Restored, original condition, or rat rod — no matter your preference, Detroit is an excellent place to find the right car or truck. As for some of the more interesting? Keep reading.
1. 1937 Ford Truck Custom Street Rod
In 1937, a Ford truck was a very basic vehicle. Driving one was a challenge. With no power steering, minimal amenities, and a ride that could beat you up, an early truck was a bear to ride in. This custom street rod is another matter entirely. Its upgrades include a custom body by Downs, air conditioning, power windows, and a Mustang front-end. The list goes on!
2. 1935 Plymouth
Another custom build, the car features an unspecified Ford small block engine and a Mustang II front-end. With such mild mods, a buyer could return this car to original condition or turn it into a true street rod.
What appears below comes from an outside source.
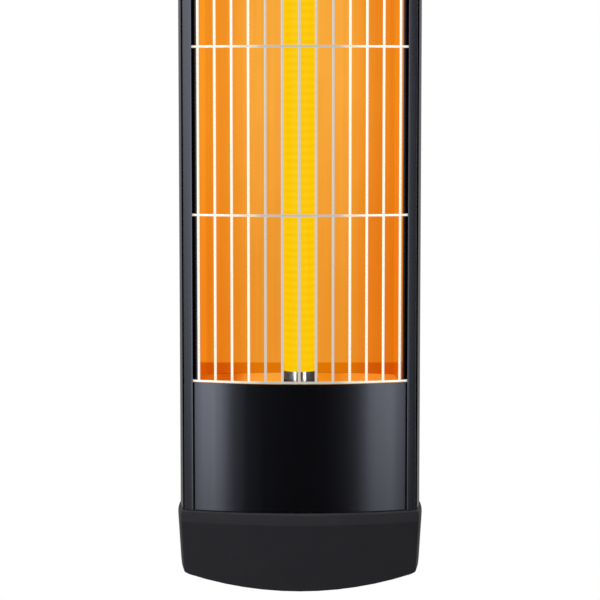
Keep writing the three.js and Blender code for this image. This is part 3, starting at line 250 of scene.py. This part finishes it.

The $13,000 asking price makes either option affordable.
3. 1936 Cadillac Series 60
The Cadillac Series 60 was the manufacturer’s mid-level entry when it debuted for the 1936 model year. Featuring a 322-cubic-inch engine that produced 125 horsepower, the Series 60 became the company’s best-selling model during its first year of production. According to the seller this offering has undergone an “extensive restoration,” making the $29,900 asking price understandable.
4. Custom 1937 Dodge Truck
The Dodge Brothers got their start working with Henry Ford. Eventually becoming restless, they ventured out on their own. The resulting cars and trucks are things of beauty to behold. This custom-built truck is a hodgepodge of automakers. The body is by Dodge, power is provided by Chevrolet, and the underpinnings are courtesy of Ford. Hodgepodge or not, this is a spectacular build!
5. Elo’s 1938 Ford
Who is Elo, and why is this Ford so special? Elo is the host of the Discovery Channel’s Ultimate Wheels series, and he owns the London Motor Museum and the Miami Supercar Rooms, giving him serious automotive cred. For $45,000, buyers have a chance to buy a truly unique car.
6. 1949 Lincoln Cosmopolitan
The 1949 Lincoln Cosmopolitan features the rare fastback design. Lincoln only offered it for one production year, making it one of the hardest to find editions around. The best thing the seller can say is that it runs, so this is a mechanic’s special to say the least.
7. 1935 Oldsmobile Sedan
Ransom E. Olds sold quite a few cars under his Oldsmobile and REO brands before his companies were absorbed by GM. Early models were known for luxury that bordered on opulence. In 1901, the Oldsmobile Curved Dash was the first mass-produced car, a feat often wrongly credited to Henry Ford. This model is a wonderful example of what was normal during the automotive gilded age.
8. 1938 Chevrolet Master Deluxe
This is a great example of American steel. Huge by today’s standards, the Chevrolet Master Deluxe was built to transport a large family in comfort and style. This car features the original steel body, but just about everything else has been upgraded. For $26,500, a buyer can get an eight-time show winner.
9. 1940 Cadillac LaSalle
The picture above is one the seller offers as a reference for what the car can look like when the restoration is finished. This model is a true project for the mechanics out there. There are plenty of parts and the original Flathead 8 is intact, so this could be restored to original condition or turned into a custom rod. At $4,990, the price is right, whatever direction you want to go in.
10. 1950 Ford F-100
The F-series trucks marked the first time Ford had built a pickup on a truck-specific frame. All previous models had been built on car frames. Part of the first generation of the F-series, this 1950 Ford F-100 is a great example of a truck that has been restored to its prime, making the $22,000 asking price very reasonable.